ST. MOMMA'S WORT Plant extract that treats mom's depression by rendering preschoolers unconscious for up to two days.
EMPTYNESTROGEN Suppository that eliminates melancholy and loneliness by reminding you of how awful they were as teenagers and how you couldn't wait till they moved out.
PEPTOBIMBO Liquid silicone drink for single women. Two full cups swallowed before an evening out increases breast size, decreases intelligence, and prevents conception.
FLIPITOR Increases life expectancy of commuters by controlling road rage and the urge to flip off other drivers.

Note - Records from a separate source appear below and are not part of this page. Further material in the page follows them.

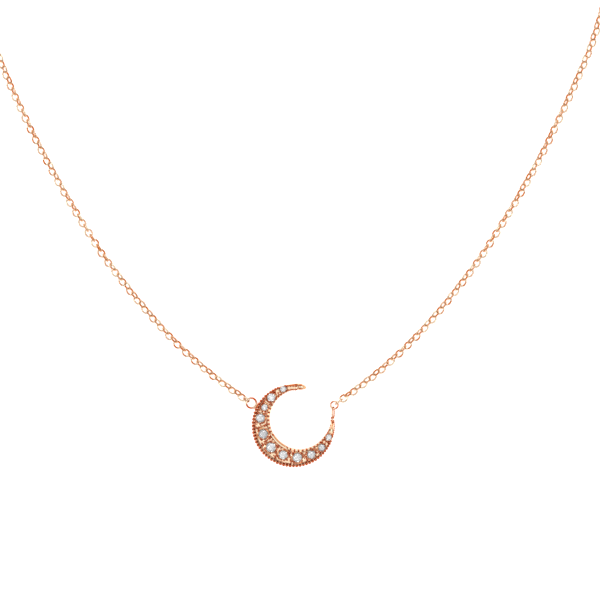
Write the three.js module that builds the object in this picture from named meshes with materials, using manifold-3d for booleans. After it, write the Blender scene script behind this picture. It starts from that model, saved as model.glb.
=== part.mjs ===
// Pendant necklace: a stone-set crescent carried sideways on a fine cable chain, laid flat and unfastened.
// Millimetres, +Z up. The necklace lies on the plane z = 0 with the crescent face up and its opening
// towards +X +Y. The chain leaves both sides of the crescent towards +Y.

import * as THREE from "three";
import { mergeVertices } from "three/addons/utils/BufferGeometryUtils.js";
import Module from "manifold-3d";

const wasm = await Module();
wasm.setup();

// ---------------------------------------------------------------- driving dimensions

// Where the crescent's outer circle is centred, so that the origin is under the middle of the pendant group.
const PENDANT_AT = [0.27, 0];

const CRESCENT = {
  outerRadius: 5.88,
  innerRadius: 4.15,
  innerShift: 1.243, // from the outer circle's centre to the inner circle's
  shiftAngle: 40.6, // the direction of that shift, and of the crescent's opening
  freeHornAngle: 71, // where the free horn ends
  freeHornTaper: 14, // degrees over which it closes to its round point
  freeHornLean: 0.45, // how far the point lies in from the outer circle, as a share of the band's width
  eyeHornAngle: 367, // where the horn that carries the eye ends
  eyeHornTaper: 26, // degrees over which that horn narrows
  hornWidths: [0.1, 0.7], // of the two ends, free and eye, as shares of the band's width there
  thickness: 1.5,
  fieldAngles: [86, 358], // the stone field runs between these
  fieldDepth: 0.1, // the stone field lies this far under the two rims
  outerRim: 0.3,
  innerRim: 0.24,
};

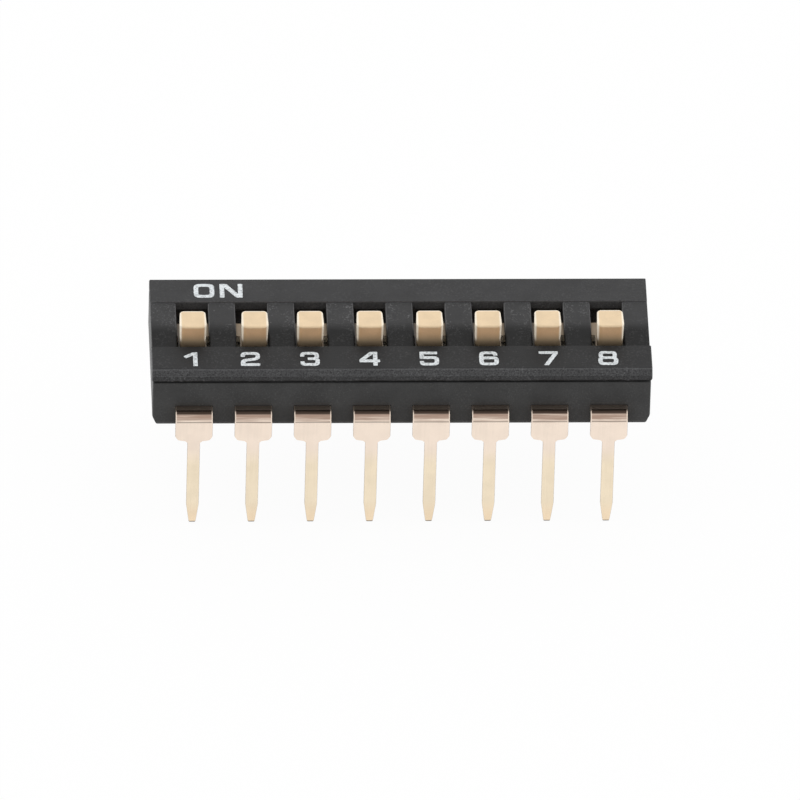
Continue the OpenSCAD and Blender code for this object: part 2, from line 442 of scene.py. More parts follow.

MENICILLIN Potent anti-boy-otic for older women. Increases resistance to such lethal lines as, "You make me want to be a better person Can we get naked now?"
BUYAGRA Injectable stimulant taken prior to shopping. Increases potency, duration, and, credit limit of spending spree.
JACKASSPIRIN Relieves headache caused by a man who can't remember your birthday, anniversary, or phone number.
ANTI-TALKSIDENT A spray carried in a purse or wallet to be used on anyone too eager to share their life stories with total strangers in elevators.
NAGAMET When administered to a Significant Other, provides the same irritation level as nagging all weekend, saving the the time and trouble of doing any chore oneself.